希望通过requests获取到xls,再通过pandas.read_excel转换为dataframe
>>> res = requests.get(url)
>>> df = pd.read_excel(result.content)
以上代码在本机上运行没有问题,但是,通过docker部署到服务器时报错:
File "/usr/lib/python3/dist-packages/pandas/util/_decorators.py", line 208, in wrapper
return func(*args, **kwargs)
File "/usr/lib/python3/dist-packages/pandas/io/excel/_base.py", line 310, in read_excel
io = ExcelFile(io, engine=engine)
File "/usr/lib/python3/dist-packages/pandas/io/excel/_base.py", line 819, in __init__
self._reader = self._engines[engine](self._io)

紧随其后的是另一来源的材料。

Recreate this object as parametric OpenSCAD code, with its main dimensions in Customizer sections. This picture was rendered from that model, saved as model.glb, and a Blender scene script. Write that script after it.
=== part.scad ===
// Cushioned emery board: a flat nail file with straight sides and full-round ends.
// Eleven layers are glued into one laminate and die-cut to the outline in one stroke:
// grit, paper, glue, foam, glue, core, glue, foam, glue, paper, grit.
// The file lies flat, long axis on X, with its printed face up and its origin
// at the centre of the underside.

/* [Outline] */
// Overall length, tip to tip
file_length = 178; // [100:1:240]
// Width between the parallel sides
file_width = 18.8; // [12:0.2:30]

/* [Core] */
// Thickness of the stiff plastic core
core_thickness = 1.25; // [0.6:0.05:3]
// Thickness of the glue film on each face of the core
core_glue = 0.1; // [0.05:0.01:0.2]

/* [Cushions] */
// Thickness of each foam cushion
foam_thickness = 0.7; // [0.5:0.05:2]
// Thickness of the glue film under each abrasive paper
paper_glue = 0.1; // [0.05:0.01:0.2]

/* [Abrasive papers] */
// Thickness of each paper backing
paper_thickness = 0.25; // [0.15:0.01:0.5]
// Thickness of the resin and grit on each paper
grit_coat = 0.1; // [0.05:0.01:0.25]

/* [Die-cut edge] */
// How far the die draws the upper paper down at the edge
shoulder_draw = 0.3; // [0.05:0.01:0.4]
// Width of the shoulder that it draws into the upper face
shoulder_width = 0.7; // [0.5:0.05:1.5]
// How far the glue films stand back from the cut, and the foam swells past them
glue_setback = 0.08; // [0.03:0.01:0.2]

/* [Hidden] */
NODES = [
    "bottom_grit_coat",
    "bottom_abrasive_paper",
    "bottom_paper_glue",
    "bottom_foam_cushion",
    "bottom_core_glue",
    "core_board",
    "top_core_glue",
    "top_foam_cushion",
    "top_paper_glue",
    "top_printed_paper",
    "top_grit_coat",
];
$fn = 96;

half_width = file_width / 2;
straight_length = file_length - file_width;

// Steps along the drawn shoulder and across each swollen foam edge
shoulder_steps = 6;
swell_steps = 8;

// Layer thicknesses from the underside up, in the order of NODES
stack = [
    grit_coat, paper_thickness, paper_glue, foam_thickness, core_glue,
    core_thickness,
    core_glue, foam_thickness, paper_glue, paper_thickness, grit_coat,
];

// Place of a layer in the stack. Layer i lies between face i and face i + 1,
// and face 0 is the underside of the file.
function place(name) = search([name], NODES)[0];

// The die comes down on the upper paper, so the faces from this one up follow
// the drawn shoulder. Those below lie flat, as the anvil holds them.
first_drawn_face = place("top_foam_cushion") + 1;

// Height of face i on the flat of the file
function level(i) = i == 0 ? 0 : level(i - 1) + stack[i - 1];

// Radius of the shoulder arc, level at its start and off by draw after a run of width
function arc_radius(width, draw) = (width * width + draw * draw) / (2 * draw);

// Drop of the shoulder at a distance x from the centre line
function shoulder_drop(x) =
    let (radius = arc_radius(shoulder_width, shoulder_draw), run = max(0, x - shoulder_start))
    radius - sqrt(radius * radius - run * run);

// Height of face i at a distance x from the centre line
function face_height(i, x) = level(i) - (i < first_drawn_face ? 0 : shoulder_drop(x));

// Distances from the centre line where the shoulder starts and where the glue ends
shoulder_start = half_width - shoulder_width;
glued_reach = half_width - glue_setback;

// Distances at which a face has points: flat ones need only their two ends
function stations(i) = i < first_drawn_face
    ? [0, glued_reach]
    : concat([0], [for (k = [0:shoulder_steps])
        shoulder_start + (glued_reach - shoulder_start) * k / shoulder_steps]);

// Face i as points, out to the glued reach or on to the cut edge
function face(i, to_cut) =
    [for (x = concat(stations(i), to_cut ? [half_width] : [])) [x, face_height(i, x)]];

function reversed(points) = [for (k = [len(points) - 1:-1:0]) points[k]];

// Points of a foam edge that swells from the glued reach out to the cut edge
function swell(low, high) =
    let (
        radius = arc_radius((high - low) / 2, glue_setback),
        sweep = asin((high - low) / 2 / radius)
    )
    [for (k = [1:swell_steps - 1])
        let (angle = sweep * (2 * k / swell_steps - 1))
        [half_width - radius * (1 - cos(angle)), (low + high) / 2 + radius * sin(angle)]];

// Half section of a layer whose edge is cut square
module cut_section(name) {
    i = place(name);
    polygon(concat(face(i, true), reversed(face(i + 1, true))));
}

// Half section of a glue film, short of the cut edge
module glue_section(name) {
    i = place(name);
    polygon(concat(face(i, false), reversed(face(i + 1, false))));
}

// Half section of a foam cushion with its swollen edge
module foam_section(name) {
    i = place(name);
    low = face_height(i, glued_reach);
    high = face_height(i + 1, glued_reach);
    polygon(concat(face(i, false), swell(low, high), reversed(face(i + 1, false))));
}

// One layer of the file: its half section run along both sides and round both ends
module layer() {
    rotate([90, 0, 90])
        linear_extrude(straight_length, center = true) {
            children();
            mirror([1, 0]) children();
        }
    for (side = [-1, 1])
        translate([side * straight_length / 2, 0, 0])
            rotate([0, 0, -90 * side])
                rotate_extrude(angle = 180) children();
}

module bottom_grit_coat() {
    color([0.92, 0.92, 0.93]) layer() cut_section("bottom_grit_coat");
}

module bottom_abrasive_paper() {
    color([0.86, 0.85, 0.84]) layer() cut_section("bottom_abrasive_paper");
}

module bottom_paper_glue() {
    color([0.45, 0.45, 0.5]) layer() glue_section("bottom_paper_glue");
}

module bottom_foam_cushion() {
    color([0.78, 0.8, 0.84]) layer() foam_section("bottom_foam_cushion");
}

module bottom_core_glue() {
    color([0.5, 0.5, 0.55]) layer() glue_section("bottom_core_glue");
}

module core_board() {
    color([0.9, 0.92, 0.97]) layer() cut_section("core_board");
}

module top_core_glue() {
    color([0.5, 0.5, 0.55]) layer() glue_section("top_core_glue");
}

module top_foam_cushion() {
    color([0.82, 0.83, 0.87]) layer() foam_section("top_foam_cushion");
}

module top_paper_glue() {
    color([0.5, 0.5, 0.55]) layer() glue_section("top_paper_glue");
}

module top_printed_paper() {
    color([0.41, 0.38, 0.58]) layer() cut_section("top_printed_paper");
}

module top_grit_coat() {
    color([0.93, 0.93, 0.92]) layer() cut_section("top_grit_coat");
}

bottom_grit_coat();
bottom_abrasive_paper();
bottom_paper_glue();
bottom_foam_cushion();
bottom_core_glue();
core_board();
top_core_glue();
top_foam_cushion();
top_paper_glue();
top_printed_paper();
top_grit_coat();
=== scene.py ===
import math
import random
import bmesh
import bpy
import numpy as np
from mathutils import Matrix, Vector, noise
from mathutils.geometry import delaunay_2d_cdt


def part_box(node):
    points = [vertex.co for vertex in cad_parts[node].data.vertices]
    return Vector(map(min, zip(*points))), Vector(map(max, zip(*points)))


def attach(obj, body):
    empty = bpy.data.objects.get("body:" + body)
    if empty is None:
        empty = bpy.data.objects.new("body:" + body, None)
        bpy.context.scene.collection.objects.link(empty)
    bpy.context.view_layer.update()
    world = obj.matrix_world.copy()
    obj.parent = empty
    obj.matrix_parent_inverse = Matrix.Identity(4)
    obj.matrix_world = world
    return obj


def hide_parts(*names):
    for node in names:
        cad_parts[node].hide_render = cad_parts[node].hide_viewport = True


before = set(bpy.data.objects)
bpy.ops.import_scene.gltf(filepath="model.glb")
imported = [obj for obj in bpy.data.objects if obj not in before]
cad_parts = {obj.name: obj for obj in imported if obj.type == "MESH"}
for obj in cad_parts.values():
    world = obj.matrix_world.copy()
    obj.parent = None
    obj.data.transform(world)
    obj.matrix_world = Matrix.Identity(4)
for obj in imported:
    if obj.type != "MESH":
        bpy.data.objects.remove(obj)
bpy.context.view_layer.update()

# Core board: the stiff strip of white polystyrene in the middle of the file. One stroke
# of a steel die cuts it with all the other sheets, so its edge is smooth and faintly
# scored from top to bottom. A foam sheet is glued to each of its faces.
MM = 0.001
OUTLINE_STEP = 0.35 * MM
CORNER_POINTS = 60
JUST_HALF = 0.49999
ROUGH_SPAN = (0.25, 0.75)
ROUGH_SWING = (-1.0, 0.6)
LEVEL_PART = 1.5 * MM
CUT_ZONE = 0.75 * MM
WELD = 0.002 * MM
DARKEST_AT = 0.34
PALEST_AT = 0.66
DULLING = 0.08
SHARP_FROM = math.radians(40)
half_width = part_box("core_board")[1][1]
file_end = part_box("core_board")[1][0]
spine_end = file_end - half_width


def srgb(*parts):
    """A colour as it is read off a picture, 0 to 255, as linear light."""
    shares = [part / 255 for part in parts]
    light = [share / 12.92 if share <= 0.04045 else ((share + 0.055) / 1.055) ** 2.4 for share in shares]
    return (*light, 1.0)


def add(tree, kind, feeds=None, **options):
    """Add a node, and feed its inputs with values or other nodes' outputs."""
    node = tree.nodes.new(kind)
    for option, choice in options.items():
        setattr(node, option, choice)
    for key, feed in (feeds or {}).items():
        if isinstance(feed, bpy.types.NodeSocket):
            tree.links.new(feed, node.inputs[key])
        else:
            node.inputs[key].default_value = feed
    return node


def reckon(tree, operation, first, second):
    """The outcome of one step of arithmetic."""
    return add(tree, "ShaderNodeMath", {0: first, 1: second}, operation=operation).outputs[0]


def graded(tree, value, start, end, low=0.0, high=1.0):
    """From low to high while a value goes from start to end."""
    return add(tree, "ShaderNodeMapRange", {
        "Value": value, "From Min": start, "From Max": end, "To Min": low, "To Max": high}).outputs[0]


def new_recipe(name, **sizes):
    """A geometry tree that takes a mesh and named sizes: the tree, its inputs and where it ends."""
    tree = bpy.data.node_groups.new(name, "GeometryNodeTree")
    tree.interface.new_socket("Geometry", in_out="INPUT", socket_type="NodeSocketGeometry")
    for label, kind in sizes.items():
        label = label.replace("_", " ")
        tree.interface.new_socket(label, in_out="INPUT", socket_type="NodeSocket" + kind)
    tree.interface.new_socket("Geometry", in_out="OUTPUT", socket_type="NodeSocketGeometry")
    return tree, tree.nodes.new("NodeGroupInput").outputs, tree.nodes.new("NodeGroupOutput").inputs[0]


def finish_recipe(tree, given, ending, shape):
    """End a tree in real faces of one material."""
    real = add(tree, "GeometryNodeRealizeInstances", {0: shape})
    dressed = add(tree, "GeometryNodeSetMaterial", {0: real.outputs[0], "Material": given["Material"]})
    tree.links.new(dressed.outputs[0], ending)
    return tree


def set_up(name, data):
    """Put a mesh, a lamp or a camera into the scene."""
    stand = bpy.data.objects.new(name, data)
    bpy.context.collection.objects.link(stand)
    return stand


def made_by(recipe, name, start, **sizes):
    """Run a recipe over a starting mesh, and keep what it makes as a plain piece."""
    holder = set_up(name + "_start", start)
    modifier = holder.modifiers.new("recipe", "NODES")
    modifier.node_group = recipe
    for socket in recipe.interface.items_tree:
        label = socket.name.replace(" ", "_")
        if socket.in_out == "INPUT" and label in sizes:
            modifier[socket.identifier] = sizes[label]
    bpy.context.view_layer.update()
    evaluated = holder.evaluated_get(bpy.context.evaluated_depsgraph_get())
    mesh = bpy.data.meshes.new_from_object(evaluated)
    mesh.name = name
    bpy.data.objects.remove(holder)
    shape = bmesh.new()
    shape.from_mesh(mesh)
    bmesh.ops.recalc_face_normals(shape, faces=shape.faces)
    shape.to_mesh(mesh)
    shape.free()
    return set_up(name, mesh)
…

File "/usr/lib/python3/dist-packages/pandas/io/excel/_xlrd.py", line 21, in __init__
super().__init__(filepath_or_buffer)
File "/usr/lib/python3/dist-packages/pandas/io/excel/_base.py", line 361, in __init__
raise ValueError(
ValueError: Must explicitly set engine if not passing in buffer or path for io.
设置engine后依旧报错
>>> df = pd.read_excel(result.content, engine='xlrd')
搜索后发现解决办法:
>>> BytesIO = pd.io.common.BytesIO
>>> df = pd.read_excel(BytesIO(result.content))
具体是为什么,还不清楚
参考:https://stackoverflow.com/a/50307531/7151777